De acordo com o biógrafo, “o transporte público, que hoje é a praga dessa cidade, já era a praga em 1954”. “Jânio pregava moralização administrativa, investimento na periferia e melhoria no transporte coletivo.”

Foi na primeira gestão de Jânio que a cidade intensificou a substituição de bondes por trólebus. Ele também recuperou ônibus e bondes da antiga CMTC (Companhia Municipal de Transportes Coletivos).

“Investiu muito no transporte coletivo. Naquela época, as pessoas demoravam muito para sair da periferia e chegar ao trabalho, e os ônibus eram horríveis”, diz Arnt.

Ele também demitiu centenas de funcionários municipais em uma espécie de cruzada moralizante, na busca pelo combate à corrupção.

A eleição vencida por Jânio em 1953 era a primeira que São Paulo testemunhava desde 1930. Seu lema na campanha era “o tostão contra o milhão”. Ele criticava ainda a forma como o dinheiro público era gasto pelas gestões da cidade.

“Quando você olha o Pablo Marçal. O Jânio foi quem inaugurou o marketing na política, era o espetáculo em pessoa. Enquanto o Marçal é uma vitória da forma sobre o conteúdo, o Jânio tinha conteúdo”, afirma Arnt. “Foi um fenômeno. Ele ganhou seis eleições em 13 anos, uma ascensão meteórica.”

Assim como o mandato de prefeito, Jânio tampouco concluiu seu período à frente da Presidência. Renunciou ao cargo em 1961, após sete meses no poder. Sua saída desencadeou uma série de eventos que culminaram no golpe militar de 1964, ano em que teve seus direitos políticos cassados.

Considerado um político conservador, Jânio surpreendeu ao assumir a Presidência e estabelecer uma política externa que englobava relações com países que não eram potências econômicas mundiais.

Iniciou um processo de aproximação da União Soviética e da China em um período no qual o Brasil não tinha interação com esses países devido ao anticomunismo. Dias antes de sua renúncia, em agosto de 1961, condecorou o ex-guerrilheiro Che Guevara com a Ordem do Cruzeiro do Sul, uma das suas incontáveis controvérsias.
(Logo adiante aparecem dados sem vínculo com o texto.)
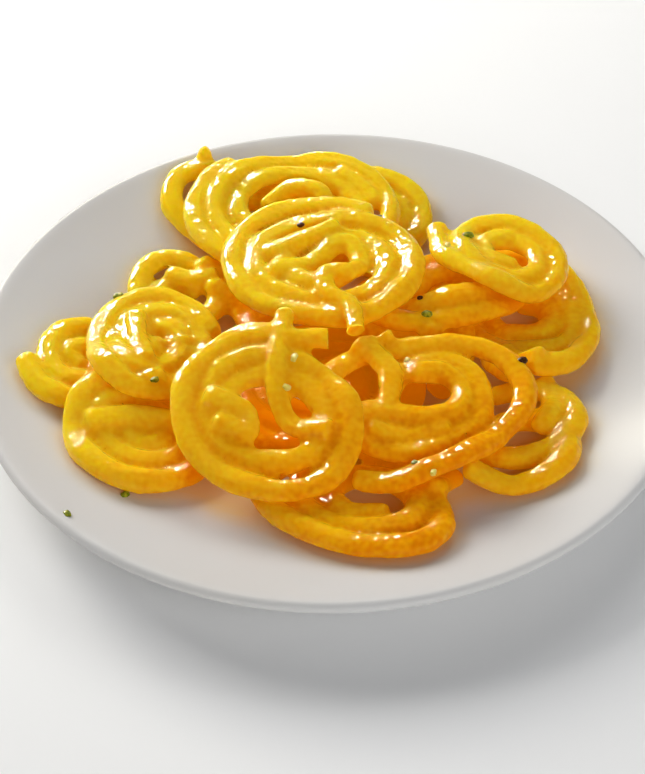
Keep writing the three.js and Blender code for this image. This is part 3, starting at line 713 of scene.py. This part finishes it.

Uma de suas principais características políticas foi a ausência de identificação partidária, fator que ele mesmo deixava claro em sua trajetória, que inclui troca constante de siglas, dificuldade de se relacionar com outros Poderes e brigas com membros da própria legenda.

Jânio viveu uma fase de ostracismo político por 20 anos, durante a ditadura, antes de voltar ao comando da capital paulista pelo PTB. Para surpresa de muitos, ele venceu Fernando Henrique Cardoso (à época no PMDB) no pleito.

Sua segunda passagem na gestão municipal foi também seu último cargo público –morreu em 1992, menos de quatro anos depois de deixar a prefeitura.

Afeito ao uso de mesóclises (colocação do pronome no meio do verbo), Jânio tinha sua forma de falar criticada, o que contribuiu para popularizar uma imagem caricatural dele.

Arnt faz menções elogiosas ao primeiro mandato de Jânio na prefeitura, mas a avaliação muda ao se referir à segunda gestão: “Se antes ele era o dom Quixote, que defendia os pobres, com uma linguagem empolada, ao retornar já tinha virado um político tradicional, daqueles que ele combatia”.

“Ele acabou consagrado pelo avesso. Virou a encarnação do político fraudulento, cínico e ambicioso que ele tanto combatera. Essa que é a ironia. Foi a primeira grande desilusão nacional”, afirma o biógrafo.